Jean-Luc Monteiller, 53, was also among the few dozen drivers – all men – savouring his evening at La Grace de Dieu, whose glazed azulejo tiles on the wall hint at the Portuguese roots of the family that owns it.
The night before, Monteiller was able to find a take-out meal outside Orleans that he ended up eating in his truck, but there was no chance of breakfast.
“So I drove a while to find a gas station where I could have a coffee and wash up a bit,” he said, before heading to take a shower downstairs.
‘Like family’
“For us, a restaurant isn’t a luxury – it’s not the place where you take your wife on Saturday night,” said Frederic Moreau, 47, as he drank a white wine and blackcurrant liqueur aperitif with a colleague after a day of hauling grain.
Their table looked out on a row of trucks parked along the busy N10 highway, which cuts through the forests between the former royal estates of Versailles and Rambouillet.
“The only thing we want is to see all restaurants reopen soon,” Moreau said. “It’s a matter of being able to take a shower, of being able to eat normally, of not having to eat in the truck – we’re in the truck all day!”
As the evening went on, the atmosphere became more relaxed, as did the social distancing – several tables had groups of two or three, and few of the drivers wore face masks.

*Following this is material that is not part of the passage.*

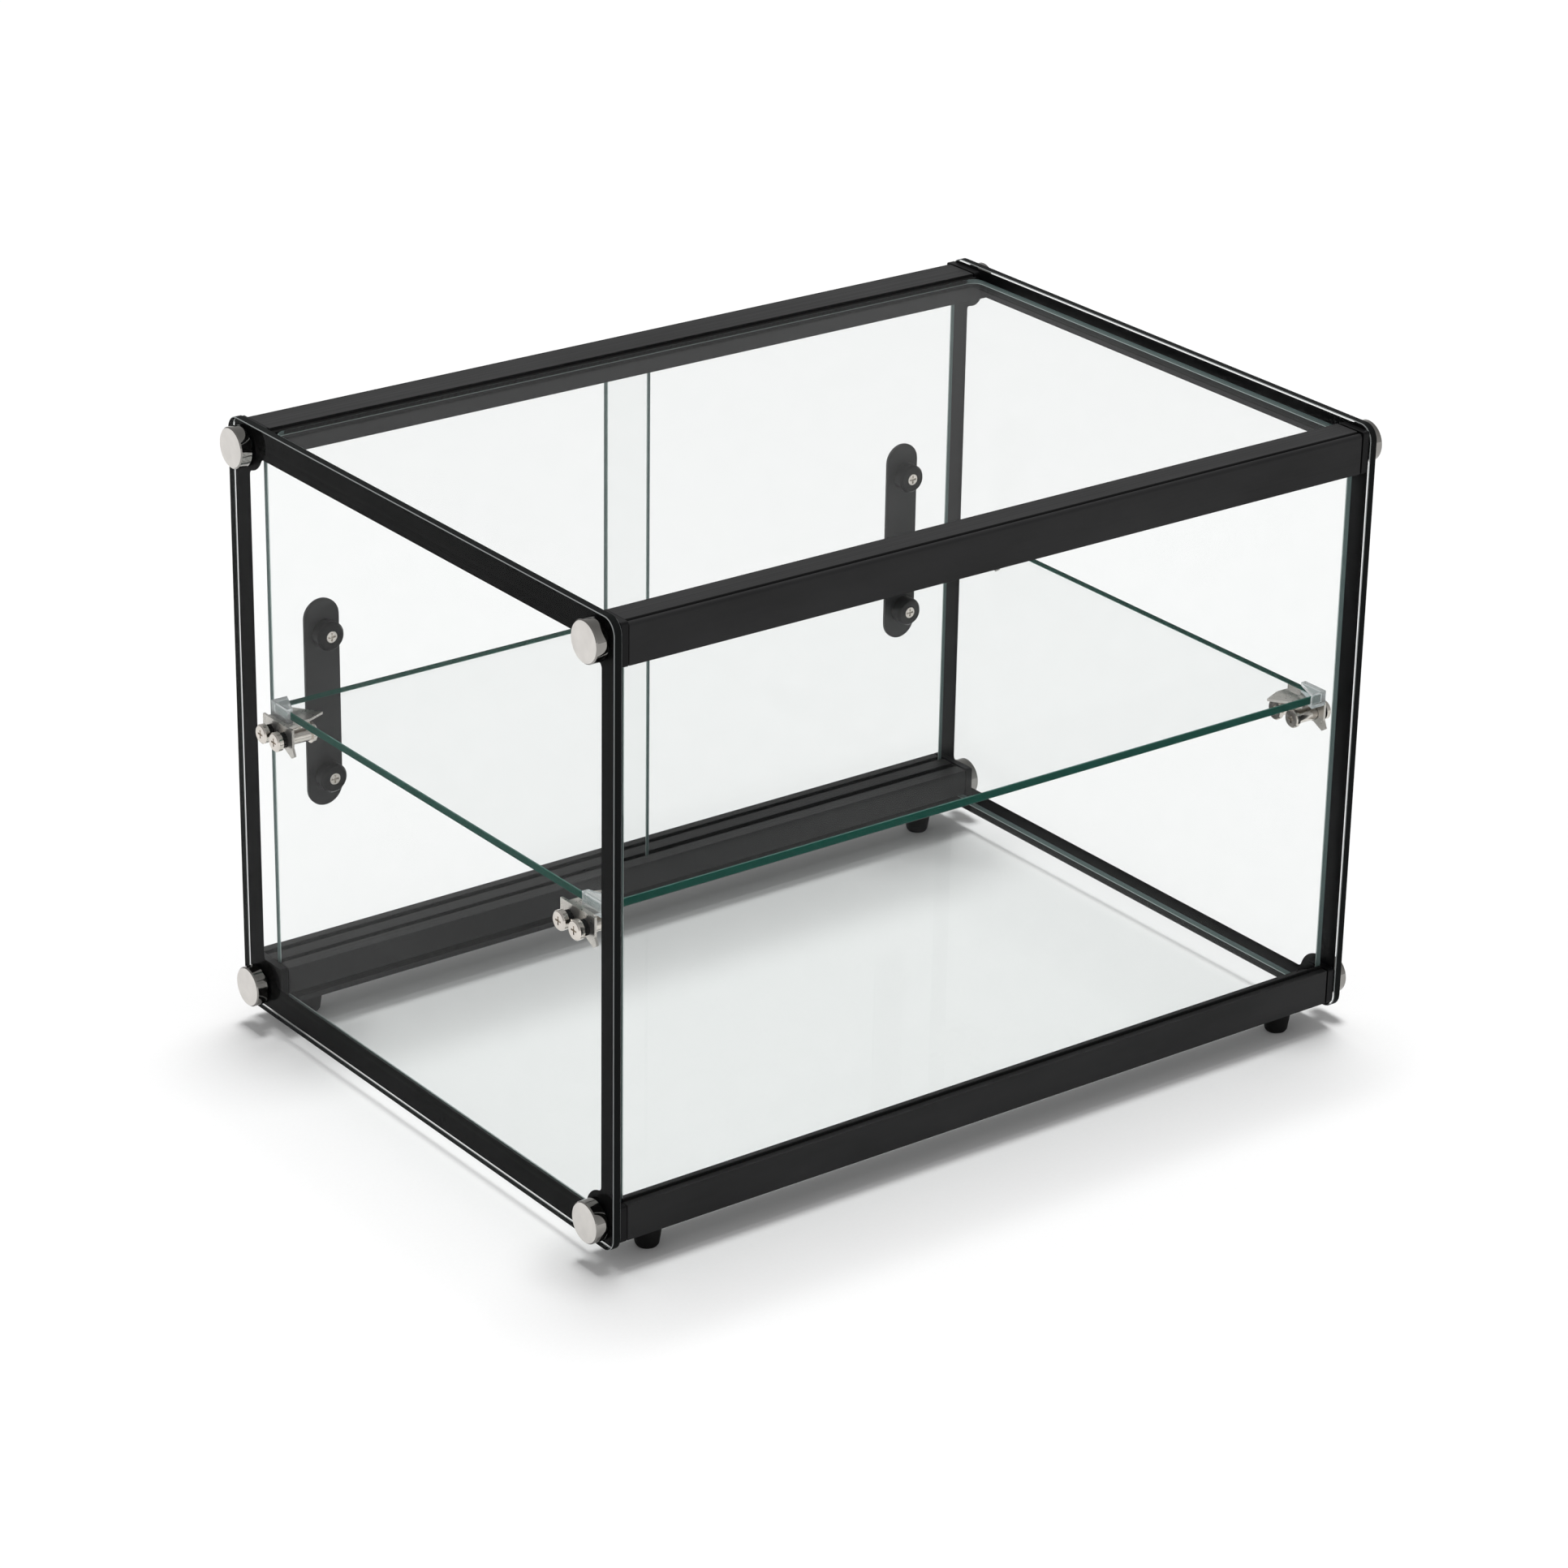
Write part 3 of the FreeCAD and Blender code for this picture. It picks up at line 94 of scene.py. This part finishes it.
# noise
NOISE_LOW = 0.3                 # noise below this takes the low end of a range
NOISE_HIGH = 0.7                # noise above this takes the high end
NOISE_ROUGHNESS = 0.55
EVEN = (1, 1, 1)                # the same fineness along every axis

# stage
FLOOR_HALF = 25                 # half the floor's width, metres
FLOOR_CELLS = 8
FLOOR_FIBRE = 500
FLOOR_TONES = (0.985, 1.0)
FLOOR_ROUGH = 0.9
SENSOR_WIDTH = 36               # millimetres


# ---------------------------------------------------------------- node helpers
def new_finish(name):
    """An empty node material and its tree, with an output."""
    finish = bpy.data.materials.new(name)
    finish.use_nodes = True
    tree = finish.node_tree
    tree.nodes.clear()
    tree.nodes.new("ShaderNodeOutputMaterial")
    return finish, tree


def surface(tree, shader):
    """Joins a shader to the material's output."""
    output = next(n for n in tree.nodes if n.bl_idname == "ShaderNodeOutputMaterial")
    tree.links.new(shader, output.inputs["Surface"])


def shader(tree, **sockets):
    """A Principled shader whose sockets take a value or a link."""
    node = tree.nodes.new("ShaderNodeBsdfPrincipled")
    for name, value in sockets.items():
        socket = node.inputs[name.replace("_", " ")]
        if isinstance(value, bpy.types.NodeSocket):
            tree.links.new(value, socket)
        else:
            socket.default_value = value
    return node


def grain(tree, scale, stretch, detail):
    """Noise on object coordinates, stretched for drawn or brushed metal."""
    place = tree.nodes.new("ShaderNodeTexCoord")
    mapping = tree.nodes.new("ShaderNodeMapping")
    mapping.inputs["Scale"].default_value = stretch
    noise = tree.nodes.new("ShaderNodeTexNoise")
    noise.inputs["Scale"].default_value = scale
    noise.inputs["Detail"].default_value = detail
    noise.inputs["Roughness"].default_value = NOISE_ROUGHNESS
    tree.links.new(place.outputs["Object"], mapping.inputs["Vector"])
    tree.links.new(mapping.outputs["Vector"], noise.inputs["Vector"])
    return noise.outputs["Fac"]


def spread(tree, factor, low, high):
    """Maps noise to a range of values."""
    node = tree.nodes.new("ShaderNodeMapRange")
    for name, value in (("From Min", NOISE_LOW), ("From Max", NOISE_HIGH), ("To Min", low),
                        ("To Max", high)):
        node.inputs[name].default_value = value
    tree.links.new(factor, node.inputs["Value"])
    return node.outputs["Result"]


def shades(tree, factor, dark, light):
    """Maps noise to a range of colours."""
    ramp = tree.nodes.new("ShaderNodeValToRGB")
    ramp.color_ramp.elements[0].position = NOISE_LOW
    ramp.color_ramp.elements[1].position = NOISE_HIGH
    ramp.color_ramp.elements[0].color = (*dark, 1)
    ramp.color_ramp.elements[1].color = (*light, 1)
    tree.links.new(factor, ramp.inputs["Fac"])
    return ramp.outputs["Color"]


def relief(tree, factor, strength, depth):
    """A bump from noise, depth in metres."""
    bump = tree.nodes.new("ShaderNodeBump")
    bump.inputs["Strength"].default_value = strength
    bump.inputs["Distance"].default_value = depth
    tree.links.new(factor, bump.inputs["Height"])
    return bump.outputs["Normal"]


def tone(colour, share):
    """A colour made darker or lighter by a share."""
    return tuple(min(1.0, c * share) for c in colour)


def clouded(tree, factor, colour, dark, light):
    """A colour that noise takes from a darker to a lighter share of it."""
    return shades(tree, factor, tone(colour, dark), tone(colour, light))


def worn(tree, factor, rough, down, up):
    """A roughness that noise takes down and up."""
    return spread(tree, factor, max(LEAST_ROUGH, rough - down), rough + up)


def dress(nodes, finish):
    """Gives CAD nodes a finish in the slots that they have."""
    for name in nodes:
        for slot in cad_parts[name].material_slots:
            slot.material = finish


def named(*endings):
    """CAD nodes whose names end in one of the endings."""
    return sorted(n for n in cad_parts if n.endswith(endings))


# ---------------------------------------------------------------- finishes
def facing(tree, axis):
    """How squarely a face looks along an axis: 1 on it, 0 at right angles."""
    geometry = tree.nodes.new("ShaderNodeNewGeometry")
    split = tree.nodes.new("ShaderNodeSeparateXYZ")
    size = tree.nodes.new("ShaderNodeMath")
    size.operation = "ABSOLUTE"
    tree.links.new(geometry.outputs["True Normal"], split.inputs["Vector"])
    tree.links.new(split.outputs[axis], size.inputs[0])
    return size.outputs[0]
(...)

“Other people go home to spend the evening with someone, but we also have the right to a minimum of social life,” said Monteiller, who like most drivers is on the road from Monday morning to Friday night.
“It’s a little bit like family here – we might not know each other, come from two different regions, but we always end up in the same restaurants,” said Huaume, who said he was eight months away from retiring after 40 years of driving.
For Rui Da Rocha, the 43-year-old manager of La Grace de Dieu, being able to offer a full meal for just €13 is a privilege, “because around here, we’re the only restaurant open.”
The sign on the stone facade outside touts his family’s suckling pig, grilled chicken and other specialities.
“We’re providing something to eat for the people who are working,” Da Rocha said. “And it keeps us working.”